I have been trying to improve performance by rendering my audio processors using multiple threads but I’m running in to some issues that I hope someone with more experience can help me figure out.
Here is a simplified explanation of the setup:
I have, lets say between 4 and 64 AudioProcessors that need to have their ProcessBlock called.
When not using my “multi thread setup” I would just loop these in the AudioDevice callback and process each of them in turn.
Then I was thinking, what if I create threads (as many as cpu cores) divide the processors between them, and make them run in parallel.
The way I set it up is : “jobs” are pre-sorted to avoid conflicts/waiting, each thread loops through it’s jobs, and then goes in to wait(x)
The main call back loops all the threads and polls If they are done, and once all are done it moves on.
On the next call back it calls notify() on the threads to make them wake up again, and re run their jobs.
No critical sections are involved (from my side), just some atomics to get “job count” and “done count”
It is working fine, but when pushing down the buffer size, drop outs occur much sooner then when just running them all in a single loop in the main call back. (there is a big improvement at higher buffer sizes, so there is still something to this)
Are there any performance issues with wait() / notify()?
I see a lot of implementations will not use notify but rather just wait(1) or wait(3) and then just keep the run loop going, but that won’t work as 1 or 3 milliseconds is waaay to long to be sleeping if the buffer size is 16 / 32 / 64 etc.
Are there any other genius techniques I don’t know about?
I have used the PerformanceCounter at various places to see where the time is spent.
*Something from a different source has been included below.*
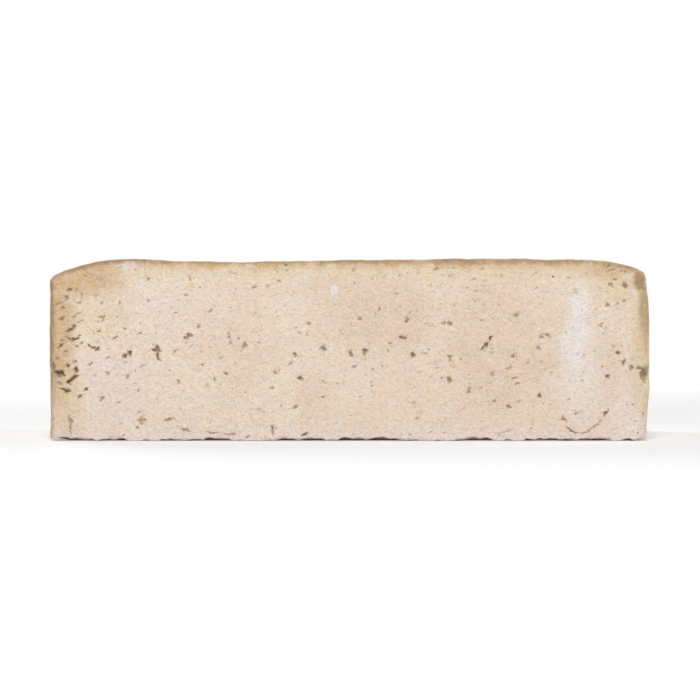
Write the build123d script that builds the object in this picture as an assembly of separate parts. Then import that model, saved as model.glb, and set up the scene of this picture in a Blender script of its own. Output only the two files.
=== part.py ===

And it will say something like:
Average = 90 microsecs, minimum = 31 microsecs, maximum = 4804 microsecs, total = 90
I guess it is the few times it gets to 4804 I get dropouts.
Tried also to run with only one thread in my “pool” and that seems to work just as well as just doing it in the main call back. more threads = more drop outs.
Threads are running with real-time priority of course.
Same issue on OSX and Windows
Can’t get much info out of the profilers either as these are just short spikes when the threads take too long, not really a cpu use issue.
Any ideas are VERY welcome.